Three safeties went in the first round, but none to the Packers.
Two more came off the board in Round 2, but neither was a Packers pick.
Seventeen more were drafted on the third and final day, yet the Packers still had not filled one of their biggest needs.
That's not to say they went into last year's draft wholly convinced that they didn't need help at the position. But when it came time to exercise each of his selections, there wasn't a safety sitting there that intrigued general manager Ted Thompson enough to make that call.
Thompson liked a few of the safeties in the draft, but the ones he was sold on were either already off the board or would have been a reach at the time of his pick.
So here are the Packers, nearly a year later, and Thompson still has not put pen to paper on a contract for a new safety of any consequence. (And no, street free agent Chris Banjo does not count.)
That has to change next month, when Thompson will take nine selections into the May 8-10 NFL draft, doesn't it?

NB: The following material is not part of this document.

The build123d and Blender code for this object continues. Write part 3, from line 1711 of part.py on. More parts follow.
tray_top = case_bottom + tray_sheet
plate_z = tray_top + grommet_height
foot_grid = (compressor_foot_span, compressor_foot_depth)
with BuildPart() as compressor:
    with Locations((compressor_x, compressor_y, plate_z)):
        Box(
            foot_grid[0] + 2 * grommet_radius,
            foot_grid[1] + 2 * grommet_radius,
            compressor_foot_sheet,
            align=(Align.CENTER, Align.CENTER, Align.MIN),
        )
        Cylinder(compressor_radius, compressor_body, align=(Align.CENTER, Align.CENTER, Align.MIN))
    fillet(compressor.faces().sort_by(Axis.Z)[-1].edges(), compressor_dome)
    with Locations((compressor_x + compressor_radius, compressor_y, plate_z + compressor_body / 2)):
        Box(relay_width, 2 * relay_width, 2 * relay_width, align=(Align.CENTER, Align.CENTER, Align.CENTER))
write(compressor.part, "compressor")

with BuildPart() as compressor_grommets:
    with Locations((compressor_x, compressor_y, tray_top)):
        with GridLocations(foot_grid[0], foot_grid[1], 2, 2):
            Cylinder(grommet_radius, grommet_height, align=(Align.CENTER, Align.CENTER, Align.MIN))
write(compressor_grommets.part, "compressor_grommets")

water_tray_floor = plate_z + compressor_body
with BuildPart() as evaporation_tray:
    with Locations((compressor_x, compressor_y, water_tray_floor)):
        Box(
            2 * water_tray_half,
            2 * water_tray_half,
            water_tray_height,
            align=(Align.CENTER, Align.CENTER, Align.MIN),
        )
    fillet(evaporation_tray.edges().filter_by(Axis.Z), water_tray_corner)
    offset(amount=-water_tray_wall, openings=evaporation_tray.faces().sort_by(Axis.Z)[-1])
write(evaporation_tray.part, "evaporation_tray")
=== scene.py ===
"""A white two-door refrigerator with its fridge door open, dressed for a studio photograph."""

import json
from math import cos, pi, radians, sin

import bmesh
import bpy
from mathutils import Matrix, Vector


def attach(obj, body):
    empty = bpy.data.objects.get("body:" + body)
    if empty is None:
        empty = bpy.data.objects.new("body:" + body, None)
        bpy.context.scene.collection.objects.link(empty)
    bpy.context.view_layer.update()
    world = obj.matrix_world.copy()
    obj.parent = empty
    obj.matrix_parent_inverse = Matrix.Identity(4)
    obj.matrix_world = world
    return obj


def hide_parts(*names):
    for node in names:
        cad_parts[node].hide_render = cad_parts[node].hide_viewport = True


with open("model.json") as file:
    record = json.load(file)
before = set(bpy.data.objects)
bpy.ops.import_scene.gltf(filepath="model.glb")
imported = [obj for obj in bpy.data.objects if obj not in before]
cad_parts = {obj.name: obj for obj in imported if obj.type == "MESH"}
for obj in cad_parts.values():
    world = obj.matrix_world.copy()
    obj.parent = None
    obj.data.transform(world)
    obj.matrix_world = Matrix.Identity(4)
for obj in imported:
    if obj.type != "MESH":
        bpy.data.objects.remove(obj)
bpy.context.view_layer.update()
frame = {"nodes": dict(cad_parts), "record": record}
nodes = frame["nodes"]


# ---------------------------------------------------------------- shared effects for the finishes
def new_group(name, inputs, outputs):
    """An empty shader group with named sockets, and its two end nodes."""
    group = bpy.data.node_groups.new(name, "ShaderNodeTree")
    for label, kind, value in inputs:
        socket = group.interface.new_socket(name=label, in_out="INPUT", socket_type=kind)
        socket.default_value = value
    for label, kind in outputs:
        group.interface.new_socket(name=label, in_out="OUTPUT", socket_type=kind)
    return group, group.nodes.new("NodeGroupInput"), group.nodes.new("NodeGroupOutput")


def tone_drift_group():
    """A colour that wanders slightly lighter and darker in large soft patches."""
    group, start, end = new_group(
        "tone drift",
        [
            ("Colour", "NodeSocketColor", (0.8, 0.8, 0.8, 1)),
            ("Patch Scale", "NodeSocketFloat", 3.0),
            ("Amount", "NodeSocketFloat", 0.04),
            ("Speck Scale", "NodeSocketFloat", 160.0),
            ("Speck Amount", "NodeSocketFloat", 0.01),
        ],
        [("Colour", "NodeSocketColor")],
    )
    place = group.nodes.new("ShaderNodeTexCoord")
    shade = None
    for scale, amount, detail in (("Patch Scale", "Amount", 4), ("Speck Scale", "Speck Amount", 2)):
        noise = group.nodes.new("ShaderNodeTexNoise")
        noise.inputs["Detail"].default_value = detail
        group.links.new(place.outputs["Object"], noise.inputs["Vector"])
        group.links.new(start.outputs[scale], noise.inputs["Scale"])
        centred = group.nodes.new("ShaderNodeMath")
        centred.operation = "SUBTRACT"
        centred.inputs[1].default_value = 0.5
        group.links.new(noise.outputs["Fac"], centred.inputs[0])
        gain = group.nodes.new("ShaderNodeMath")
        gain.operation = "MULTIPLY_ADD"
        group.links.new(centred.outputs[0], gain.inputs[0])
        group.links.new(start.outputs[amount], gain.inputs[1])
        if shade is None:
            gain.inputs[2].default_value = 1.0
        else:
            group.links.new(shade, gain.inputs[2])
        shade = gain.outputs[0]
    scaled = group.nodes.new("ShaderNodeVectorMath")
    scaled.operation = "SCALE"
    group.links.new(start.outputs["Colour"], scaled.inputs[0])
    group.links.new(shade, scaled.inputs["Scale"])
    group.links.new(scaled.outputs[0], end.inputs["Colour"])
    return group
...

If Thompson fails to land one of the top, say, five or six safeties in this draft -- be it Ha Ha Clinton-Dix of Alabama or Calvin Pryor of Louisville, both of who are locks to go in the first round; or possible second- and third-round picks like Jimmie Ward of Northern Illinois, Deone Bucannon of Washington State or Terrence Brooks of Florida State -- then he will be handcuffing defensive coordinator Dom Capers in much the same fashion he did last season.
Last summer, Capers and coach Mike McCarthy opened the competition at free safety to a pair of second-year players, Jerron McMillian (a 2012 fourth-round round pick) and M.D. Jennings (an undrafted free agent the same year). It was a close competition, more so because neither one stood out, and when strong safety Morgan Burnett was unavailable for the season opener because of a hamstring injury, that duo started Week 1 at the two safety spots.

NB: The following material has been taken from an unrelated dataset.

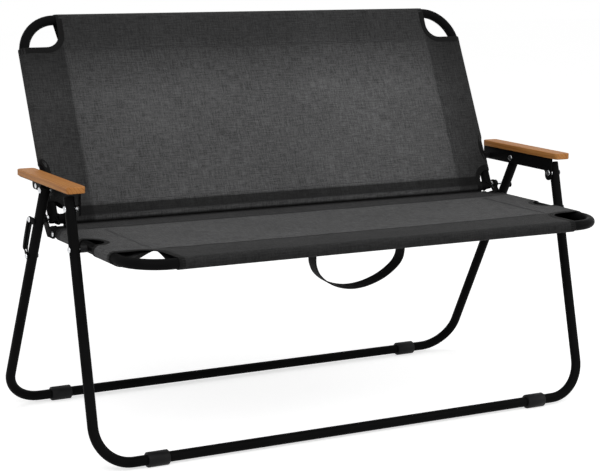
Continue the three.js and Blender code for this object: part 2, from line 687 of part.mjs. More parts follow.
// A sling in its own plane: the frame's straight ends at y 0, its bent corners at y length,
// and the panel on the +z side of the tubes
function sling(half, length, hems, cutOut, notch) {
  const sideRun = length - hems.square - cutOut.deep;
  const sideY = hems.square + sideRun / 2;
  const rows = [
    [new THREE.Vector3(0, 1, 0), new THREE.Vector3(0, 0, 0), hems.square, 2 * (half - HEM_END_SET)],
    [new THREE.Vector3(0, -1, 0), new THREE.Vector3(0, length, 0), hems.bent, 2 * (half - cutOut.wide)],
    [new THREE.Vector3(1, 0, 0), new THREE.Vector3(-half, sideY, 0), SIDE_HEM, sideRun],
    [new THREE.Vector3(-1, 0, 0), new THREE.Vector3(half, sideY, 0), SIDE_HEM, sideRun],
  ];
  const skins = rows.map(([inward, centre, width, run]) => {
    return hemRun(hemSection(hemR, width, hemR), inward, centre, run);
  });
  const hollows = rows.map(([inward, centre, width, run]) => {
    return hemRun(hemSection(sleeveR, width - SEAM, sleeveR), inward, centre, run + 2 * GAP);
  });
  const panel = new THREE.BoxGeometry(2 * half, length, FABRIC_WALL);
  panel.translate(0, length / 2, sleeveR + FABRIC_WALL / 2);

  const out = hemR + OVERRUN;
  const corner = new THREE.Shape();
  const [cx, cy] = [half - cutOut.wide + cutOut.r, length - cutOut.deep + cutOut.r];
  corner.absarc(cx, cy, cutOut.r, Math.PI, 1.5 * Math.PI, false);
  corner.lineTo(half + out, length - cutOut.deep);
  corner.lineTo(half + out, length + out);
  corner.lineTo(half - cutOut.wide, length + out);
  const hole = new THREE.Shape();
  hole.absarc(half, CORNER_HOLE_SET, CORNER_HOLE_R, 0, 2 * Math.PI, false);
  const ellipse = new THREE.Shape();
  const notchMid = (notch.from + notch.to) / 2;
  const notchHalf = (notch.to - notch.from) / 2;
  ellipse.absellipse(half + hemR, notchMid, notch.depth + hemR, notchHalf, 0, 2 * Math.PI);
  const cutters = [corner, hole, ellipse].flatMap((shape) => {
    const geometry = new THREE.ExtrudeGeometry(shape, {
      depth: 2 * out,
      bevelEnabled: false,
      curveSegments: CUT_STEPS,
    });
    geometry.translate(0, 0, -out);
    return [geometry, mirrored(geometry)];
  });
  return shown(cut(join([panel, ...skins]), [...hollows, ...cutters]));
}

function addSlings() {
  const seatAt = SEAT_REAR_Y - seatPivot.x;
  const seat = sling(
    seatHalf,
    SEAT_DEPTH,
    { square: SEAT_REAR_HEM, bent: SEAT_FRONT_HEM },
    { wide: SEAT_CUT_WIDE, deep: SEAT_CUT_DEEP, r: SEAT_CUT_R },
    { from: seatAt - SEAT_NOTCH_AFT, to: seatAt + SEAT_NOTCH_FORE, depth: SEAT_NOTCH_DEPTH },
  );
  seat.rotateZ(Math.PI);
  seat.translate(0, SEAT_REAR_Y, SEAT_Z);
  add('seat_fabric', seat, fabric);

  const backAt = armPivot.distanceTo(backFoot);
  const back = sling(
    BACK_HALF,
    BACK_LENGTH,
    { square: BACK_BOTTOM_HEM, bent: BACK_TOP_HEM },
    { wide: BACK_CUT_WIDE, deep: BACK_CUT_DEEP, r: BACK_CUT_R },
    { from: backAt - BACK_NOTCH_BELOW, to: backAt + BACK_NOTCH_ABOVE, depth: BACK_NOTCH_DEPTH },
  );
  back.rotateX(Math.PI / 2 - rad(BACK_LEAN));
  back.translate(0, BACK_FOOT_Y, BACK_FOOT_Z);
  add('back_fabric', back, fabric);
}
addSlings();

// Carry strap: a webbing loop sewn under the seam of the seat's front hem
function addStrap() {
  const slope = Math.tan(loopEnd(hemR, SEAT_FRONT_HEM) + Math.PI / 2);
  const topZ = SEAT_Z + sleeveR - (slope * STRAP_WIDTH) / 2 - GAP;
  const y = seatFrontY + SEAT_FRONT_HEM;
  const route = new THREE.CatmullRomCurve3(STRAP_ROUTE_SHARES.map(([across, down]) => {
    return new THREE.Vector3(across * STRAP_HALF_SPAN, y, topZ - down * STRAP_DROP);
  }));
  const stations = [];
  for (let k = 0; k <= STRAP_STEPS; k += 1) {
    const t = k / STRAP_STEPS;
    stations.push({ point: route.getPointAt(t), tangent: route.getTangentAt(t) });
  }
  stations[0].tangent.set(0, 0, -1);
  stations[STRAP_STEPS].tangent.set(0, 0, 1);
  const [thick, wide] = [STRAP_THICK / 2, STRAP_WIDTH / 2];
  const section = new THREE.Shape([at(-thick, -wide), at(thick, -wide), at(thick, wide), at(-thick, wide)]);
  add('carry_strap', new THREE.ExtrudeGeometry(section, {
    steps: STRAP_STEPS,
    bevelEnabled: false,
    extrudePath: new BentPath(stations, new THREE.Vector3(0, 1, 0)),
  }), webbing);
}
addStrap();

export default bench;
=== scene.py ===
import json
import math

import bpy
import numpy as np
from mathutils import Matrix, Vector, noise
from mathutils.geometry import delaunay_2d_cdt


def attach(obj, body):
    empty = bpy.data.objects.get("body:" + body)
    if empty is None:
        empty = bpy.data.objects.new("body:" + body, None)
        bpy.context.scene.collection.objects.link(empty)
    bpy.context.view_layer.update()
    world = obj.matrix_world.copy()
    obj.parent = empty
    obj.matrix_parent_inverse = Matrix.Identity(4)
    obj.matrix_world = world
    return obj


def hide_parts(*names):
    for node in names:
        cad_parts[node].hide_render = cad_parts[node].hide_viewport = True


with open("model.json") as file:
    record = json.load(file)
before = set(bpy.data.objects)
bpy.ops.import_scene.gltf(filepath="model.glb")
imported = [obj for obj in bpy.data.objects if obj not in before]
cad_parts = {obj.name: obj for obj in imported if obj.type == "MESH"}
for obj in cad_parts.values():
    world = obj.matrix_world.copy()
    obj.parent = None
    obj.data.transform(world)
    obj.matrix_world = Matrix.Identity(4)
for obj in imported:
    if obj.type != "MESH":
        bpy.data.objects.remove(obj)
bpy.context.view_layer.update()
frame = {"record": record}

# Folding camping loveseat. Lengths are in millimetres here, and every mesh is written in metres.
scene = bpy.context.scene
MM = 0.001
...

The Packers thought so little of their performances that they cut McMillian late last season and did not even bother this offseason to offer Jennings a restricted free agent tender, which would not have cost them any guaranteed money.

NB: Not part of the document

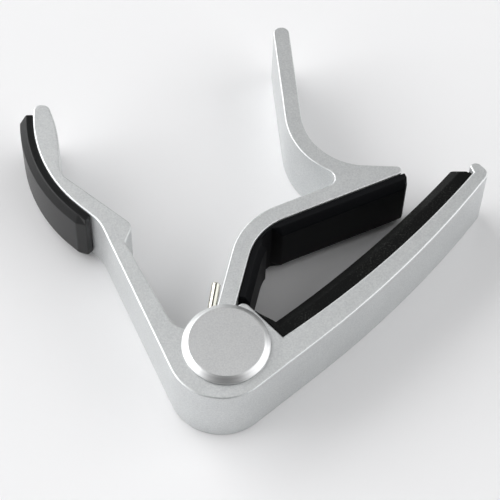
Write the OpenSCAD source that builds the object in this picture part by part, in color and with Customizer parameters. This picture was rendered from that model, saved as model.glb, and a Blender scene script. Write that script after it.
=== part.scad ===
// Spring-loaded trigger capo for a guitar, lying on its side with the jaw closed.
// Millimetres. The origin is on the hinge axis, at the underside, and +Z runs along the hinge pin.
// Angles are counted from +X. A place in a limb's own frame is [along the limb, left of it].

/* [Body] */
// Thickness of both metal bodies, along the hinge pin
body_h = 18; // [17.5:0.5:20]
// Clearance between the closed jaw arm and its stop on the frame
stop_gap = 0.3; // [0.2:0.05:0.5]
// Adhesive gap behind each rubber pad
glue_gap = 0.05; // [0.03:0.01:0.1]

/* [String bar] */
// Direction of the string bar
bar_angle = 46; // [44:0.5:48]
// Length of the pad seat, from the hinge corner to the lip
seat_len = 58.2; // [56:0.2:60]
// Radius of the pad seat, which follows a cambered fretboard
seat_r = 220; // [180:5:400]
// Distance of the seat's deepest point from the bar's own centre line
seat_drop = 8.66; // [8.2:0.02:9.2]
// Distance of the seat's start from the hinge axis, along the bar
seat_start = 9.9; // [9.7:0.1:10.5]
// Distance of the outer wall from the hinge axis
bar_wall = 11.52; // [11.2:0.02:12]
// Angle between the outer wall's straight part and the bar
bar_wall_lean = 3.6; // [2.5:0.1:4.5]
// How far the outer wall's curve reaches towards its tip, from 0 to 1
bar_bow_share = 0.93; // [0.85:0.01:0.93]
// Angle of the outer wall at the tip, relative to the bar
bar_tip_lean = 9.5; // [8.5:0.1:10.5]
// Thickness of the bar at its tip
bar_tip_t = 3.1; // [2.8:0.1:3.6]
// Length of the lip beyond the seat
lip_len = 2.6; // [2.5:0.1:3.2]
// Height of the lip above the seat's end
lip_h = 1.7; // [1.5:0.1:2]

/* [Rear handle] */
// Direction of the rear limb's outer wall
grip_angle = 116.3; // [115:0.1:117]
// Distance of that wall from the hinge axis
grip_wall = 12.7; // [12.4:0.1:13]
// Direction of the limb's inner wall
limb_in_angle = 119.9; // [119:0.1:120.5]
// Distance of the inner wall from the hinge axis
limb_in_wall = 7.63; // [7.3:0.01:7.8]
// Distance of the handle's tip from the hinge axis, along the limb
handle_len = 71.6; // [70:0.2:73]
// How far the handle's outer bow reaches towards its tip, from 0 to 1
grip_bow_share = 0.89; // [0.8:0.01:0.9]
// Radius of the rounded outer corner by the hinge
corner_r = 11.5; // [10.5:0.1:12]

/* [Jaw] */
// Direction of the jaw arm
arm_angle = 78.7; // [78:0.1:79.5]
// Distance of the arm's pad side from the hinge axis
arm_side = 0.29; // [0.1:0.01:0.5]
// Thickness of the arm
arm_t = 3.72; // [3.4:0.02:3.9]
// Direction of the jaw
jaw_angle = 26.3; // [25.5:0.1:27]
// Distance of the jaw's pad side from the hinge axis
jaw_side = 22.8; // [22.2:0.1:23.2]
// Thickness of the jaw next to the bend
jaw_t = 3.5; // [3.2:0.1:3.8]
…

"Obviously we didn't get the production that we wanted from that [free safety] position," safeties coach Darren Perry said this offseason.
To be sure, the Packers need Burnett to show that Thompson wasn't misguided when he signed him to a four-year, $24.75 million contract last summer.
"I think he's fully capable of doing it," McCarthy said this offseason. "Morgan's going to do everything he can. He needs to be more assertive in play-making opportunities."
In order for Burnett to flourish, he can't be worried about the player lined up next to him. That player was supposed to be Nick Collins, the three-time Pro Bowl safety whose career was cut short in 2011 by a neck injury. At age 30, he still would have been in the prime of his career last season.
If the Packers don't find another Collins, they must at least come close.
Since the team's resurgence in the early 1990s, they have enjoyed a strong group of safeties -- from LeRoy Butler to Darren Sharper to Collins; all were Pro Bowl selections during their time in Green Bay.
The dynamic of the position has changed in recent years. Whereas Butler was a fierce hitter, today's safeties are judged just as much on speed and ball skills as anything else. What NFL teams need now are safeties than can cover chunks of yardage in milliseconds and knock passes away or, better yet, intercept them. The Packers were the only team in the NFL last season that didn't get a single interception from a safety.
"The intimidator isn't necessarily needed anymore," ESPN draft expert Mel Kiper Jr. said. "The big hitters, you don't need that."
Kiper doesn't believe Clinton-Dix will be around when the Packers come up at No. 21 in the first round, but Pryor very well could be available.
Even if Pryor is gone or Thompson passes on him, he will have other options, says Kiper.
"Jimmy Ward from Northern Illinois you could make an argument is the best cover safety in the draft," Kiper said. "He's coming off the [foot] injury but he had a very good career, has great ball skills, real good hands for the interception. And Ward is a decent tackler, but he doesn't have tremendous size [5-foot-11, 193 pounds].
"The days of that big, intimidating safety are just about over. Terrence Brooks from Florida State would fill that void at that point as a safety that could come in and help you right away."
No matter what Thompson does in the draft, Capers and McCarthy plan to work cornerback Micah Hyde at safety this offseason. Perhaps the fifth-round pick out of Iowa last year will be the full-time answer; he certainly showed enough as a rookie to warrant more than the 39.4 percent playing time he got last year. But if the Packers think Hyde can allow them to concentrate on other areas of need in the draft, they'd better be right.